- Coopersville Ironworks Site (38CK2) and Susan Furnace Site (38CK67)
- U.S. National Register of Historic Places
- Nearest city: Gaffney, South Carolina
- Area: 690 acres (280 ha)
- Built: 1835-1843
- MPS: Early Ironworks of Northwestern South Carolina TR (AD)
- NRHP reference No.: 76001699
- Added to NRHP: November 13, 1976

= Coopersville Ironworks Site (38CK2) and Susan Furnace Site (38CK67) =

Archaeological site in South Carolina, United States

Coopersville Ironworks Site (38CK2) and Susan Furnace Site (38CK67), also known as the Cherokee Ford Ironworks Site and Nesbitt Iron Manufacturing Co., is a historic archaeological site located near Gaffney, Cherokee County, South Carolina.
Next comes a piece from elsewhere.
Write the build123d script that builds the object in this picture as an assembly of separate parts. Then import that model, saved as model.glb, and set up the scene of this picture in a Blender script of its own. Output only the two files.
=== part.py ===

The site includes the foundations of four large factory buildings, with a system of canal/sluiceways between them, and the remains of three iron furnaces. The outlying furnace, Susan Furnace, includes foundations, sluiceways, slag heaps, and adjacent ore pits. The complex is the largest and best preserved factory complex of any of the 19th century iron manufacturing companies of the region. The complex was developed between 1835 and 1843 by the Nesbitt Iron Manufacturing Company, the largest iron company in South Carolina. The Nesbitt Company was dissolved in the late 1840s, and the Swedish Iron Manufacturing Company of South Carolina operated the ironworks from 1850 until the American Civil War.

It was listed in the National Register of Historic Places in 1976.